## Task statement:
Every line holding the word "metres" counts once. Give the total, nothing more.

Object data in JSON
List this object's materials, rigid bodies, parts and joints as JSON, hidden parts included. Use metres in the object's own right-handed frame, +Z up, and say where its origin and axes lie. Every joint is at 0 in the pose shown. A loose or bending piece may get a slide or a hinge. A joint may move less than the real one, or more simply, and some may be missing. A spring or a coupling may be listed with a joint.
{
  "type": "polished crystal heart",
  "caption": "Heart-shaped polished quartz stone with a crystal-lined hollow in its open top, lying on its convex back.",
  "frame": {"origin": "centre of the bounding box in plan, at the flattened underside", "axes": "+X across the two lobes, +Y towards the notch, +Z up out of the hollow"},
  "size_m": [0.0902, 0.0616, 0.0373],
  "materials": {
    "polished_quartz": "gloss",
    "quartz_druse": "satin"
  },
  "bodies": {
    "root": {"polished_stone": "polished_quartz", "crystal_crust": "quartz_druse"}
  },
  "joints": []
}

* * *

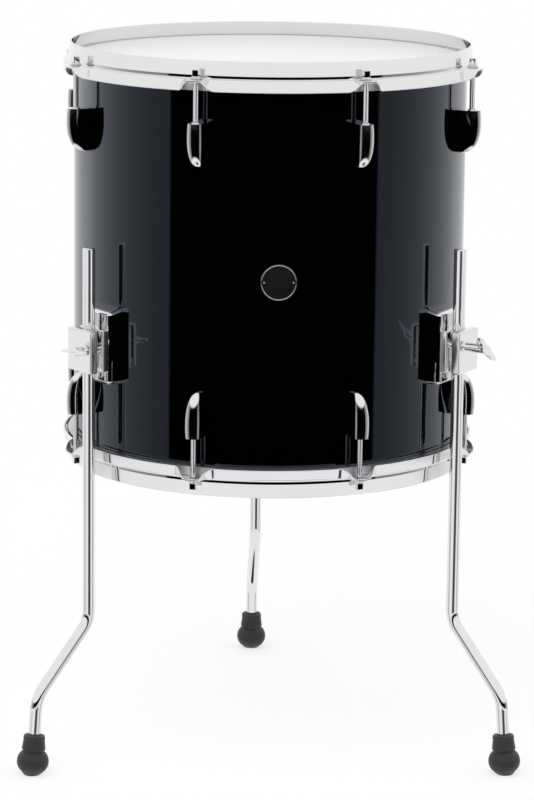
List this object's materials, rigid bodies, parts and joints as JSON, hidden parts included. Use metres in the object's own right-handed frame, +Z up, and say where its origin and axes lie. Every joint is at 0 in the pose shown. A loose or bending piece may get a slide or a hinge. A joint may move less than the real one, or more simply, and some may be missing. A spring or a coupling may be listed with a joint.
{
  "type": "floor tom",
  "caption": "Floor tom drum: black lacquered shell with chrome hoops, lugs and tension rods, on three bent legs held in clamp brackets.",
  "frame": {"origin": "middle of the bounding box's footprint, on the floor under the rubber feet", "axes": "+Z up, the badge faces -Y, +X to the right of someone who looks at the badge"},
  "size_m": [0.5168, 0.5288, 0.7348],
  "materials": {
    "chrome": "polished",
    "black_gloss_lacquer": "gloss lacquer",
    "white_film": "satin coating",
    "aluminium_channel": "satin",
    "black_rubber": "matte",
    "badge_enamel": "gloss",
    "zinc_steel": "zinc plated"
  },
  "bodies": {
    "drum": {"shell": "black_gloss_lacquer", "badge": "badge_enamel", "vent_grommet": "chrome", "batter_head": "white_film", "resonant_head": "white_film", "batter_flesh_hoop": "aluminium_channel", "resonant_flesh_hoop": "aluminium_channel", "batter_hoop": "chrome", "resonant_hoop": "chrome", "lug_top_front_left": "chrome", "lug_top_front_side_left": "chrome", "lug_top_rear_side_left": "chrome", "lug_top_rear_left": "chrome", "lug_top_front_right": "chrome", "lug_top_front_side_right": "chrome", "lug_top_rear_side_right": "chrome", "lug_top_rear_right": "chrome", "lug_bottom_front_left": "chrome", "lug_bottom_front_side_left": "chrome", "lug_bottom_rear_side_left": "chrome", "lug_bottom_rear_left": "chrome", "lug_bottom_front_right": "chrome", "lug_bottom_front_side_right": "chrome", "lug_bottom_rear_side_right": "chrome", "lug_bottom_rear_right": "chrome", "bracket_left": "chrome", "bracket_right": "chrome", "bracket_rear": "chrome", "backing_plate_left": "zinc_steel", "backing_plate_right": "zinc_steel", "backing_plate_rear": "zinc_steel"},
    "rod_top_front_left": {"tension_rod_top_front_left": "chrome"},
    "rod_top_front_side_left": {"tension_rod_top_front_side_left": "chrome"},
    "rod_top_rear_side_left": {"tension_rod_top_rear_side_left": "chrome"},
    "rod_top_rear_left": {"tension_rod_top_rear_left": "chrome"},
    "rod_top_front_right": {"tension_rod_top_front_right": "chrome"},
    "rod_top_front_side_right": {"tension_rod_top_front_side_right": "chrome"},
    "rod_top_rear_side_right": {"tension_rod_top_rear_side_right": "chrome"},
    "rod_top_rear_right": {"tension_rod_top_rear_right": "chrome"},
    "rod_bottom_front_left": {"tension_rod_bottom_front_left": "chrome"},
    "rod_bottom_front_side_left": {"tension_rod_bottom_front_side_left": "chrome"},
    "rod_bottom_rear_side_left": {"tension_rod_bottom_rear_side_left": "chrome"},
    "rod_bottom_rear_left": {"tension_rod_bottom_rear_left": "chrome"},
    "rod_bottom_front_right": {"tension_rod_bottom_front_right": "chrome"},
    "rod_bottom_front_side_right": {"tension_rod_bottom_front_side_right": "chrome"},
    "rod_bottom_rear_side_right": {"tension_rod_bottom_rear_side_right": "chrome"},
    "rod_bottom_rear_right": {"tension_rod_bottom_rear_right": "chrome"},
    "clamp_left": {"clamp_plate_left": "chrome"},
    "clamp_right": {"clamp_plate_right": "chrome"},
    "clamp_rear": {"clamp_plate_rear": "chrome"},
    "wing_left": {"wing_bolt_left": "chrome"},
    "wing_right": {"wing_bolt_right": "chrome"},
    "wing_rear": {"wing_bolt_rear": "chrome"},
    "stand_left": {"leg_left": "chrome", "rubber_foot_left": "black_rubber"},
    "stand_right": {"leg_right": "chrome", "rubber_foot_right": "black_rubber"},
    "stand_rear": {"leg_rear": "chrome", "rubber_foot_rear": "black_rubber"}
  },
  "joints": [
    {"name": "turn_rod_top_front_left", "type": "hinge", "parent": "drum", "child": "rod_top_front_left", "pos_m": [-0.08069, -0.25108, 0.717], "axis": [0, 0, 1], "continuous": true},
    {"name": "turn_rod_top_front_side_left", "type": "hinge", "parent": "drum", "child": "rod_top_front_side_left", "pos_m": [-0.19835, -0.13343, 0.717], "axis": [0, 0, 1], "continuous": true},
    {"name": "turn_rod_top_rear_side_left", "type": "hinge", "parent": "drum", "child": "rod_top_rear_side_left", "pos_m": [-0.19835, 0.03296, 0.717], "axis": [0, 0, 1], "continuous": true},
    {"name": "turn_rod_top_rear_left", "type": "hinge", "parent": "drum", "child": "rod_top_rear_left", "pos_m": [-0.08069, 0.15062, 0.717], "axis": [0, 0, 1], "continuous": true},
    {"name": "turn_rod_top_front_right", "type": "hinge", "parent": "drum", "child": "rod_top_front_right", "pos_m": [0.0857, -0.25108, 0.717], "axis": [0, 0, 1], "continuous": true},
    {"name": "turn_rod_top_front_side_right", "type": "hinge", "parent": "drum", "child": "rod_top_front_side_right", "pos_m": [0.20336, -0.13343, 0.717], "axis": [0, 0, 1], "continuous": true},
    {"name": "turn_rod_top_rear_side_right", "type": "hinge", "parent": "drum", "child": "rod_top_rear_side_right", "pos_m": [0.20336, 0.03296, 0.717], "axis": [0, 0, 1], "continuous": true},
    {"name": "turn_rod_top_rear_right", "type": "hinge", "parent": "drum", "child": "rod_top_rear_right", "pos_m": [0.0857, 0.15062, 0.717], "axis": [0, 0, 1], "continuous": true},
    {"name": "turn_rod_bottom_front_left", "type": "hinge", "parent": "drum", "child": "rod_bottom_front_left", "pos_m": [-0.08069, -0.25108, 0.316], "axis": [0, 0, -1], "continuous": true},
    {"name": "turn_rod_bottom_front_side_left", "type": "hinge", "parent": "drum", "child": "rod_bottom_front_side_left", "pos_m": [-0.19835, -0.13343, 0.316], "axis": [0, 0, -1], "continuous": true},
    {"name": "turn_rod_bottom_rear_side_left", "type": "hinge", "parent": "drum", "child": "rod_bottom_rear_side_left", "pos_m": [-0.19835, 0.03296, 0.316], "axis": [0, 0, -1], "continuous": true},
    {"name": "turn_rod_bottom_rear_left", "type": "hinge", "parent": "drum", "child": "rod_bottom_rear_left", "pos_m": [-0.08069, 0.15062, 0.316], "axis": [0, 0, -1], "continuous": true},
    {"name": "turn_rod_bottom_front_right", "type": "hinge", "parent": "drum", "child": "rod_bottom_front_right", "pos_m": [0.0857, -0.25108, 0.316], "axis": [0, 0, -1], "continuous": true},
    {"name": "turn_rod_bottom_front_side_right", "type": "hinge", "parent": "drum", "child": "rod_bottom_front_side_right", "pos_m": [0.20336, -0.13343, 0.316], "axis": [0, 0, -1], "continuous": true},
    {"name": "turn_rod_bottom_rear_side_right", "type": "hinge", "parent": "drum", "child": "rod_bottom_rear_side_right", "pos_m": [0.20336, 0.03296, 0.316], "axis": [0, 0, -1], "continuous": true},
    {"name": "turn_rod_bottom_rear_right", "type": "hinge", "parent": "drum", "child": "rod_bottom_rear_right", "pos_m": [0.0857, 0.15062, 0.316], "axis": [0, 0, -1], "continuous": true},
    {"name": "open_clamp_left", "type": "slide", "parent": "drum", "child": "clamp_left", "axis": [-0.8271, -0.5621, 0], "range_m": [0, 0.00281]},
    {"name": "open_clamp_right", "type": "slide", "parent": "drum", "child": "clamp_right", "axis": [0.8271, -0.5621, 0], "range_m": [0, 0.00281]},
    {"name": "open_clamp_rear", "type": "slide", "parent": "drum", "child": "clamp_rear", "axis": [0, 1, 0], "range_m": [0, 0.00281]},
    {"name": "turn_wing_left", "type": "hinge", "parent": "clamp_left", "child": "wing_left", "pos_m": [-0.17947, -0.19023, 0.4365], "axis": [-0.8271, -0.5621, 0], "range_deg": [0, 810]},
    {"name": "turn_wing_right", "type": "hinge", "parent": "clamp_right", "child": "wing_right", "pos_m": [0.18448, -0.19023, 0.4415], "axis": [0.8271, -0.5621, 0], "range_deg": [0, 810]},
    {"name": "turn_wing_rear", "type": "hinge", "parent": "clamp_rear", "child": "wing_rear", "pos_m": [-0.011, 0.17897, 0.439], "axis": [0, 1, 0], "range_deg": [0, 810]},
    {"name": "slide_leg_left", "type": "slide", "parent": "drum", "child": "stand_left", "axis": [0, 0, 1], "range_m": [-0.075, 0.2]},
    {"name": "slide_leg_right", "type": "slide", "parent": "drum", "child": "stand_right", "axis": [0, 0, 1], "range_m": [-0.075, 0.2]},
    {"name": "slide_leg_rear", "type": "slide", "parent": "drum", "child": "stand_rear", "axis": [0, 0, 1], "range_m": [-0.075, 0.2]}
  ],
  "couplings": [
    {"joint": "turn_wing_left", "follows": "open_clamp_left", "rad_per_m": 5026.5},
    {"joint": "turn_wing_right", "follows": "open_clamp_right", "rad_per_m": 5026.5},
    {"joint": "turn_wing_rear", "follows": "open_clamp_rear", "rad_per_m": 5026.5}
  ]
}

...

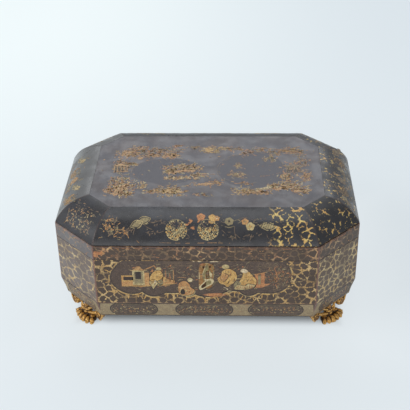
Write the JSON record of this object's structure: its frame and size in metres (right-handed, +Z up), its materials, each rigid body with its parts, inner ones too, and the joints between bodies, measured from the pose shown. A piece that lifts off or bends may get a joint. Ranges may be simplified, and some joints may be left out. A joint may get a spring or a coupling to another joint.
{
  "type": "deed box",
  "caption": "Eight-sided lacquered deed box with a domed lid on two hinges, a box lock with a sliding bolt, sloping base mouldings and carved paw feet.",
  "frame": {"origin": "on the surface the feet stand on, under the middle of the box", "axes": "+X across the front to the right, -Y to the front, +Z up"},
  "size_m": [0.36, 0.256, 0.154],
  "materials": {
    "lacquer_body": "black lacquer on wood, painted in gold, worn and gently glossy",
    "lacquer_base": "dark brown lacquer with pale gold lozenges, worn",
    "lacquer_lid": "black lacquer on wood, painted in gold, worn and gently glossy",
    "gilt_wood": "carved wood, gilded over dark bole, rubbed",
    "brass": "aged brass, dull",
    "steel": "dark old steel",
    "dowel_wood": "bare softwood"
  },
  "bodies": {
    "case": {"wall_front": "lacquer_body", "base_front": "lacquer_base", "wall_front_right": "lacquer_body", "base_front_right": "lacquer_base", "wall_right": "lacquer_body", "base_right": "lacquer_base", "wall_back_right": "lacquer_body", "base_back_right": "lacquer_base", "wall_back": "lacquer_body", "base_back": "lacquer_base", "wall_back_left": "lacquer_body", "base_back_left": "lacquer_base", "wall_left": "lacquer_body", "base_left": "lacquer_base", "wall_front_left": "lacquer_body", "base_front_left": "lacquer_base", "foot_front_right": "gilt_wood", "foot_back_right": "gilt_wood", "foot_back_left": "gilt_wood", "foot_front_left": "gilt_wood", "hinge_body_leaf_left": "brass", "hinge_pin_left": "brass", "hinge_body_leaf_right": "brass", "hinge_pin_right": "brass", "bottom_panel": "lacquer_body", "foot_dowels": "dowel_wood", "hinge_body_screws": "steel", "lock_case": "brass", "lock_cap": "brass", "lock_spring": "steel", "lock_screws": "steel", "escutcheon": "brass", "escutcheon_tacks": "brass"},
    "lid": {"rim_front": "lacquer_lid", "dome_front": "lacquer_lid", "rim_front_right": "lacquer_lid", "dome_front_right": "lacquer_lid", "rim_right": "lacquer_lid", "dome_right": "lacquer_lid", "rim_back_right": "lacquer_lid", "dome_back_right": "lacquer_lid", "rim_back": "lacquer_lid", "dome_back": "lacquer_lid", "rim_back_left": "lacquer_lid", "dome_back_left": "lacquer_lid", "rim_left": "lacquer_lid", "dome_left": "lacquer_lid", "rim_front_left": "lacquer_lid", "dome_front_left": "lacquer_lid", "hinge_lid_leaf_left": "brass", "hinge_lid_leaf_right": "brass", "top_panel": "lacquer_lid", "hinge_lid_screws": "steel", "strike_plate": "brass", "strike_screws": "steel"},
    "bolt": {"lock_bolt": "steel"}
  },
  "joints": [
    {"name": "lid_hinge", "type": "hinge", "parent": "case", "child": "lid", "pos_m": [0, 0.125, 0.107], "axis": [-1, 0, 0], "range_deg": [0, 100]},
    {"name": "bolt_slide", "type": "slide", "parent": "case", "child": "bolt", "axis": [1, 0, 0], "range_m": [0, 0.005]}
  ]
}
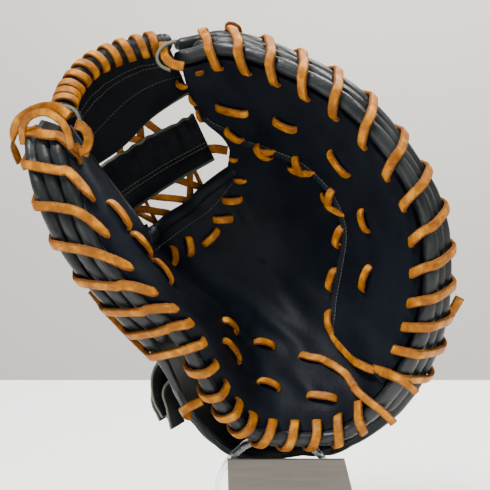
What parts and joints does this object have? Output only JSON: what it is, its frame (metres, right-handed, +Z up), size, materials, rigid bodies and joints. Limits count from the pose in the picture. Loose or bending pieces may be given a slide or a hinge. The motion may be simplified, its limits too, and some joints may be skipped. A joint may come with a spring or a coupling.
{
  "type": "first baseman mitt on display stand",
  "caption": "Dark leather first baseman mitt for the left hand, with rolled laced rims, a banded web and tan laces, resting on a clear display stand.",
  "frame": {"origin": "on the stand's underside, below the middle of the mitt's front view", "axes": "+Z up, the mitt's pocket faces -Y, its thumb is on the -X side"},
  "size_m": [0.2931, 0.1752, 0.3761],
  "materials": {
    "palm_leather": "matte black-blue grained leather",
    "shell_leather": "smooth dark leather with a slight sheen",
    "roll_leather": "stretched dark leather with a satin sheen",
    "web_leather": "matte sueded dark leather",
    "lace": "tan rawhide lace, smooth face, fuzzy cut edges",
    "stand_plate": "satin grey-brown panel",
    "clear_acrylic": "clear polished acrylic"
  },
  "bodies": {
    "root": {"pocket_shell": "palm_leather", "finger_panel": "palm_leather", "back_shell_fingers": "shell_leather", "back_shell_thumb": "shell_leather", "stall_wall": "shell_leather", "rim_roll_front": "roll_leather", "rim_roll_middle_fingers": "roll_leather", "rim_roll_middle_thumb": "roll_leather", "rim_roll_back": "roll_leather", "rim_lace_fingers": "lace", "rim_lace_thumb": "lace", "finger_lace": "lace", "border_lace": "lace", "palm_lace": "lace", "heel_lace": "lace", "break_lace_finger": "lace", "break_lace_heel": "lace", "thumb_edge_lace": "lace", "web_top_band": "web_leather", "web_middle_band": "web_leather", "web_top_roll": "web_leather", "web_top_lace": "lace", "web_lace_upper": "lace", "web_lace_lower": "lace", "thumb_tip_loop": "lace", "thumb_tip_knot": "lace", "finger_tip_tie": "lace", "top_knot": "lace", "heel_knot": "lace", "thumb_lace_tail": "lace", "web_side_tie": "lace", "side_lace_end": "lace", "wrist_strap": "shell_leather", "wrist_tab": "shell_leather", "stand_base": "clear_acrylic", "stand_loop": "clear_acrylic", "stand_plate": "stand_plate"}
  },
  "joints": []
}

## Output:
4